**What the task asks**: Return only the lines from the top of the material through the line marked by "RINGS_BELOW = 6", unaltered.

**Data provided**:
◇ ◇ ◇ ◇ ◇

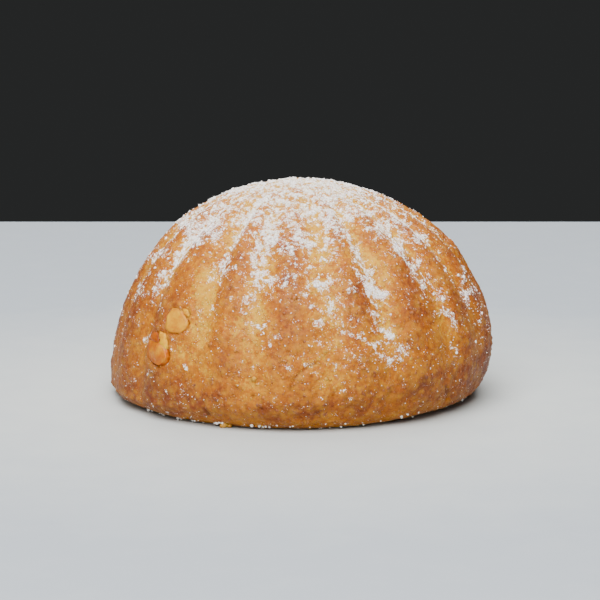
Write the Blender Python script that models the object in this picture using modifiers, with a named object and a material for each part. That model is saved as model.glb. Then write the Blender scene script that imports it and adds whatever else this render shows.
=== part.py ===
"""Almond maamoul: a moulded shortbread dome with sixteen ribs, and chopped almonds showing in its side.

The dome is a turned profile whose points are then moved: it leans a little, its ribs are pressed in by
the mould, and its foot lifts in one place. The almond pieces are fused to the dough they are baked into.
Turns are in degrees round the biscuit, from the front (-Y) to the right (+X). A share goes down the
outside: 0 is the top, 1 the widest ring and 2 the foot.
"""
import math
import random

import bmesh
import bpy
from mathutils import Matrix, Vector, noise

# Driving sizes, in metres
WIDTH = 0.0500
HEIGHT = 0.0279
WIDEST_HEIGHT = 0.0046
FOOT_WIDTH = 0.0424
LEAN = 0.0029
TOP_OFFSET = -0.0007

# How square the outline is: 2 is an ellipse
CROWN = 1.88
SHOULDER = 2.20
TUCK_UNDER = 1.80
TUCK_IN = 1.42

# Ribs: the groove on the left of each rib and its crest, in degrees, and the groove's depth
SEEN_RIBS = (
    (-80, -69, 0.0011),
    (-57, -48, 0.0015),
    (-31, -24, 0.0014),
    (-14, -4, 0.0010),
    (10, 18, 0.0009),
    (27, 38, 0.0015),
    (50, 57, 0.0013),
    (66, 75, 0.0011),
    (84, 94, 0.0008),
)
BACK_RIBS = 7
LAST_GROOVE = 107
GROOVE_DEPTH = 0.0012
DEPTH_SPREAD = 0.0002
RIB_STARTS = (0.08, 0.38)
RIB_ENDS = (0.62, 1.20)
RIB_LEFT_AT_FOOT = 0.28

# Slow unevenness of the dough, and the foot that lifts off what it stands on
LUMP_SIZE = 0.0095
LUMP_HEIGHT = 0.00022
LIFT = 0.0006
LIFT_TURN = 56
LIFT_REACH = 60
FLAT_BASE_WIDTH = 0.0390

# Fineness of the faceted solid
STEPS = 144
RINGS_ABOVE = 19
RINGS_BELOW = 6

# Almond pieces: turn, share down the side, width, length, thickness, roll in degrees, how far proud
ALMONDS = (
    (-41, 0.730, 0.0044, 0.0042, 0.0018, 12, 0.00045),
    (-45, 0.798, 0.0016, 0.0032, 0.0014, -28, 0.00045),
    (-49, 0.796, 0.0026, 0.0018, 0.0016, 8, 0.00055),
    (-46.5, 0.843, 0.0046, 0.0034, 0.0026, 16, 0.00085),
    (72, 0.66, 0.0030, 0.0021, 0.0016, 35, 0.00040),
    (104, 0.86, 0.0024, 0.0034, 0.0018, -20, 0.00055),
    (141, 0.58, 0.0031, 0.0025, 0.0015, 50, 0.00040),
    (163, 0.88, 0.0036, 0.0026, 0.0020, 10, 0.00060),
    (202, 0.72, 0.0028, 0.0037, 0.0016, -35, 0.00045),
    (236, 0.90, 0.0031, 0.0023, 0.0018, 20, 0.00055),
    (262, 0.63, 0.0024, 0.0030, 0.0014, -10, 0.00040),
)
ALMOND_UNEVENNESS = 0.10

SEED = 7
DOUGH_COLOUR = (0.50, 0.23, 0.075, 1.0)


def smooth_step(low, high, value):
    """Eases from 0 at low to 1 at high."""
    t = min(max((value - low) / (high - low), 0.0), 1.0)
    return t * t * (3 - 2 * t)


def rib_table():
    """Every rib as (groove turn, crest turn, groove depth), once round the biscuit."""
    draw = random.Random(SEED)
    ribs = list(SEEN_RIBS)
    pitch = (SEEN_RIBS[0][0] + 360 - LAST_GROOVE) / BACK_RIBS
    for number in range(BACK_RIBS):
        groove = LAST_GROOVE + number * pitch
        crest = groove + pitch * draw.uniform(0.36, 0.60)
        ribs.append((groove, crest, GROOVE_DEPTH + draw.uniform(-DEPTH_SPREAD, DEPTH_SPREAD)))
    return ribs


RIBS = rib_table()


def groove_depth(turn):
    """How far the dough is pressed in at a turn: nothing on a crest, all of a groove's depth in it."""
    first = RIBS[0][0]
    turn = (turn - first) % 360 + first
    for number, (groove, crest, depth) in enumerate(RIBS):
        last = number + 1 == len(RIBS)
        next_groove = first + 360 if last else RIBS[number + 1][0]
        if turn > next_groove:
            continue
        if turn <= crest:
            return depth * (1 - math.sin((turn - groove) / (crest - groove) * math.pi / 2))
        next_depth = RIBS[0][2] if last else RIBS[number + 1][2]
        return next_depth * (1 - math.sin((next_groove - turn) / (next_groove - crest) * math.pi / 2))
    return 0.0


def profile_at(share):
    """Radius and height of the plain turned dome."""
    if share <= 1:
        angle = share * math.pi / 2
        rise = math.cos(angle) ** (2 / CROWN)
        return WIDTH / 2 * math.sin(angle) ** (2 / SHOULDER), WIDEST_HEIGHT + (HEIGHT - WIDEST_HEIGHT) * rise
    angle = (share - 1) * math.pi / 2
    tuck = math.cos(angle) ** (2 / TUCK_IN)
    radius = FOOT_WIDTH / 2 + (WIDTH - FOOT_WIDTH) / 2 * tuck
    return radius, WIDEST_HEIGHT * (1 - math.sin(angle) ** (2 / TUCK_UNDER))


def share_at(height):
    """The share at which the plain dome has this height."""
    if height >= WIDEST_HEIGHT:
        rise = min((height - WIDEST_HEIGHT) / (HEIGHT - WIDEST_HEIGHT), 1.0)
        return math.acos(rise ** (CROWN / 2)) * 2 / math.pi
    drop = min(1 - height / WIDEST_HEIGHT, 1.0)
    return 1 + math.asin(drop ** (TUCK_UNDER / 2)) * 2 / math.pi


def outward(point):
    """The way that the plain dome's outside faces, near enough, at a point on it."""
    above = max(point.z - WIDEST_HEIGHT, 0) / (HEIGHT - WIDEST_HEIGHT) ** 2
    across = (2 / WIDTH) ** 2
    return Vector((point.x * across, point.y * across, above)).normalized()


def shaped(point):
    """Moves a point of the plain turned dome to where the baked dough has it."""
    turn = math.degrees(math.atan2(point.x, -point.y))
    share = share_at(point.z)
    ribs = smooth_step(*RIB_STARTS, share) * (1 - (1 - RIB_LEFT_AT_FOOT) * smooth_step(*RIB_ENDS, share))
    lump = noise.noise(point / LUMP_SIZE) * LUMP_HEIGHT
    foot = smooth_step(2.0, 1.3, share)
    moved = point + outward(point) * (lump - groove_depth(turn) * ribs) * foot
    side = math.sin(math.radians(turn))
    if share <= 1:
        rise = (point.z - WIDEST_HEIGHT) / (HEIGHT - WIDEST_HEIGHT)
        moved.z += LEAN * side * (1 - rise)
        moved.x += TOP_OFFSET * rise
    else:
        moved.z += LEAN * side * point.z / WIDEST_HEIGHT
    away = abs((turn - LIFT_TURN + 180) % 360 - 180)
    moved.z += LIFT * smooth_step(LIFT_REACH, 0, away) * smooth_step(1.4, 2.0, share)
    return moved


def surface_point(turn, share):
    """The baked dough's surface at a turn and a share."""
    radius, height = profile_at(share)
    angle = math.radians(turn)
    return shaped(Vector((radius * math.sin(angle), -radius * math.cos(angle), height)))


def make_dough(collection):
    """The ribbed dome: the profile turned with a Screw, then its points moved."""
    above = [profile_at(ring / RINGS_ABOVE) for ring in range(RINGS_ABOVE + 1)]
    below = [profile_at(1 + ring / RINGS_BELOW) for ring in range(1, RINGS_BELOW + 1)]
    base = [(FLAT_BASE_WIDTH / 2, 0.0), (0.0, 0.0)]
    outline = above + below + base
    mesh = bpy.data.meshes.new("profile")
    points = [(radius, 0, height) for radius, height in outline]
    mesh.from_pydata(points, [(i, i + 1) for i in range(len(points) - 1)], [])
    profile = bpy.data.objects.new("profile", mesh)
    collection.objects.link(profile)
    screw = profile.modifiers.new("turn", "SCREW")
    screw.axis = "Z"
    screw.angle = math.tau
    screw.steps = STEPS
    screw.render_steps = STEPS
    screw.use_merge_vertices = True
    screw.merge_threshold = 0.00001
    screw.use_normal_calculate = False
    turned = applied_mesh(profile, "maamoul")
    bpy.data.objects.remove(profile)
    flat = FLAT_BASE_WIDTH / 2 + 0.0001
    for vertex in turned.vertices:
        on_base = vertex.co.z < 1e-6 and vertex.co.xy.length < flat
        if not on_base:
            vertex.co = shaped(vertex.co.copy())
    dough = bpy.data.objects.new("maamoul", turned)
    collection.objects.link(dough)
    return dough


def applied_mesh(thing, name):
    """The mesh of an object with its modifiers applied."""
    graph = bpy.context.evaluated_depsgraph_get()
    mesh = bpy.data.meshes.new_from_object(thing.evaluated_get(graph))
    mesh.name = name
    return mesh


def make_almond(collection, number, values, draw):
    """One chopped piece, as an uneven flattened lump that sits in the dough's surface."""
    turn, share, width, length, thickness, roll, proud = values
    middle = surface_point(turn, share)
    across = (surface_point(turn + 3, share) - surface_point(turn - 3, share)).normalized()
    down = (surface_point(turn, share + 0.03) - surface_point(turn, share - 0.03)).normalized()
    out = across.cross(-down).normalized()
    if out.dot(outward(middle)) < 0:
        out = -out
    upward = out.cross(across).normalized()
    frame = Matrix((across, upward, out)).transposed().to_4x4()
    frame.translation = middle + out * (proud - thickness / 2)
    lump = bmesh.new()
    bmesh.ops.create_icosphere(lump, subdivisions=2, radius=0.5)
    for vertex in lump.verts:
        vertex.co *= 1 + draw.uniform(-ALMOND_UNEVENNESS, ALMOND_UNEVENNESS)
    bmesh.ops.scale(lump, vec=(width, length, thickness), verts=lump.verts)
    bmesh.ops.rotate(lump, matrix=Matrix.Rotation(math.radians(roll), 3, "Z"), verts=lump.verts)
    bmesh.ops.transform(lump, matrix=frame, verts=lump.verts)
    mesh = bpy.data.meshes.new(f"almond_{number}")
    lump.to_mesh(mesh)
    lump.free()
    almond = bpy.data.objects.new(f"almond_{number}", mesh)
    collection.objects.link(almond)


def fuse(dough, pieces):
    """Joins the pieces of a collection to the dough and removes them."""
    union = dough.modifiers.new("fuse", "BOOLEAN")
    union.operation = "UNION"
    union.operand_type = "COLLECTION"
    union.collection = pieces
    union.solver = "EXACT"
    whole = applied_mesh(dough, "maamoul")
    dough.modifiers.remove(union)
    dough.data = whole
    for piece in list(pieces.objects):
        bpy.data.objects.remove(piece)
    bpy.data.collections.remove(pieces)


def stand_at_origin(thing):
    """Puts the origin at the middle of the box round the biscuit, at its base."""
    xs = [vertex.co.x for vertex in thing.data.vertices]
    ys = [vertex.co.y for vertex in thing.data.vertices]
    middle = Vector(((min(xs) + max(xs)) / 2, (min(ys) + max(ys)) / 2, 0))
    thing.data.transform(Matrix.Translation(-middle))


def baked_dough_material():
    """Shortbread dough, baked golden brown."""
    material = bpy.data.materials.new("baked shortbread dough")
    material.use_nodes = True
    shader = material.node_tree.nodes["Principled BSDF"]
    shader.inputs["Base Color"].default_value = DOUGH_COLOUR
    shader.inputs["Roughness"].default_value = 0.65
    shader.inputs["Metallic"].default_value = 0.0
    return material


def main():
    """Builds the biscuit in an empty scene."""
    for thing in list(bpy.data.objects):
        bpy.data.objects.remove(thing)
    biscuit = bpy.data.collections.new("almond_maamoul")
    almonds = bpy.data.collections.new("almond_pieces")
    bpy.context.scene.collection.children.link(biscuit)
    bpy.context.scene.collection.children.link(almonds)
    dough = make_dough(biscuit)
    draw = random.Random(SEED)
    for number, values in enumerate(ALMONDS):
        make_almond(almonds, number, values, draw)
    fuse(dough, almonds)
    stand_at_origin(dough)
    dough.data.materials.clear()
    dough.data.materials.append(baked_dough_material())
    dough.data.shade_smooth()


main()
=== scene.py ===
"""Almond maamoul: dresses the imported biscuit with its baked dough, almond pieces, icing sugar and crumbs.

Turns are in degrees round the biscuit, from the front (-Y) to the right (+X). A share goes down the
outside: 0 is the top, 1 the widest ring and 2 the foot.
"""
import math
import random

import bmesh
import bpy
import numpy as np
from bpy.props import FloatProperty, FloatVectorProperty, IntProperty, PointerProperty
from mathutils import Matrix, Vector, kdtree, noise


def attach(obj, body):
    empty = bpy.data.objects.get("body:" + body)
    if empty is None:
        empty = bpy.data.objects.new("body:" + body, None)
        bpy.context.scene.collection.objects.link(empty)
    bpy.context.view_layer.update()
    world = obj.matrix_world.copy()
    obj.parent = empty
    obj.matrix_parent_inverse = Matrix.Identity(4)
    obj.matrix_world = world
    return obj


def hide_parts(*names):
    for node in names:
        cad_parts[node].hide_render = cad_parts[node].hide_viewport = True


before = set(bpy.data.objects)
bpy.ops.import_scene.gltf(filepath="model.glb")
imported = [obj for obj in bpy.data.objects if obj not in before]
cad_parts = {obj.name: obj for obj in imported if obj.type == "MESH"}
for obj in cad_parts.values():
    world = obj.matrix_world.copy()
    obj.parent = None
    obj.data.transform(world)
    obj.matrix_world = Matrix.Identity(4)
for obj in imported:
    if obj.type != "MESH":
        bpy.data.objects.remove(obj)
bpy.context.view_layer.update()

bl_info = {
    "name": "Almond maamoul",
    "version": (1, 0, 0),
    "blender": (4, 5, 0),
    "location": "3D View > Sidebar > Maamoul",
    "description": "Makes an almond maamoul dusted with icing sugar around its packed solid",
    "category": "Add Mesh",
}

MM = 0.001
NODE = "maamoul"
SEED = 11

# The dome, with the same driving sizes as its solid
WIDTH = 0.0500
HEIGHT = 0.0279
WIDEST_HEIGHT = 0.0046
FOOT_WIDTH = 0.0424
LEAN = 0.0029
TOP_OFFSET = -0.0007
CROWN = 1.88
SHOULDER = 2.20
TUCK_UNDER = 1.80
TUCK_IN = 1.75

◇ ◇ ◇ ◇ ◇

**Response for this exercise**:
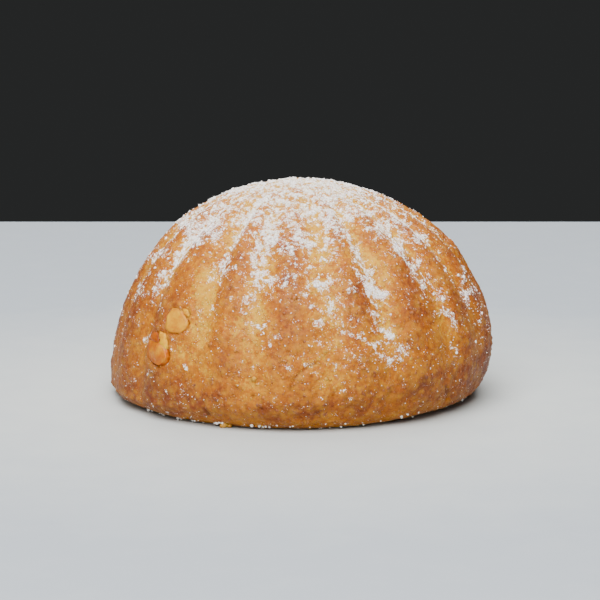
Write the Blender Python script that models the object in this picture using modifiers, with a named object and a material for each part. That model is saved as model.glb. Then write the Blender scene script that imports it and adds whatever else this render shows.
=== part.py ===
"""Almond maamoul: a moulded shortbread dome with sixteen ribs, and chopped almonds showing in its side.

The dome is a turned profile whose points are then moved: it leans a little, its ribs are pressed in by
the mould, and its foot lifts in one place. The almond pieces are fused to the dough they are baked into.
Turns are in degrees round the biscuit, from the front (-Y) to the right (+X). A share goes down the
outside: 0 is the top, 1 the widest ring and 2 the foot.
"""
import math
import random

import bmesh
import bpy
from mathutils import Matrix, Vector, noise

# Driving sizes, in metres
WIDTH = 0.0500
HEIGHT = 0.0279
WIDEST_HEIGHT = 0.0046
FOOT_WIDTH = 0.0424
LEAN = 0.0029
TOP_OFFSET = -0.0007

# How square the outline is: 2 is an ellipse
CROWN = 1.88
SHOULDER = 2.20
TUCK_UNDER = 1.80
TUCK_IN = 1.42

# Ribs: the groove on the left of each rib and its crest, in degrees, and the groove's depth
SEEN_RIBS = (
    (-80, -69, 0.0011),
    (-57, -48, 0.0015),
    (-31, -24, 0.0014),
    (-14, -4, 0.0010),
    (10, 18, 0.0009),
    (27, 38, 0.0015),
    (50, 57, 0.0013),
    (66, 75, 0.0011),
    (84, 94, 0.0008),
)
BACK_RIBS = 7
LAST_GROOVE = 107
GROOVE_DEPTH = 0.0012
DEPTH_SPREAD = 0.0002
RIB_STARTS = (0.08, 0.38)
RIB_ENDS = (0.62, 1.20)
RIB_LEFT_AT_FOOT = 0.28

# Slow unevenness of the dough, and the foot that lifts off what it stands on
LUMP_SIZE = 0.0095
LUMP_HEIGHT = 0.00022
LIFT = 0.0006
LIFT_TURN = 56
LIFT_REACH = 60
FLAT_BASE_WIDTH = 0.0390

# Fineness of the faceted solid
STEPS = 144
RINGS_ABOVE = 19
RINGS_BELOW = 6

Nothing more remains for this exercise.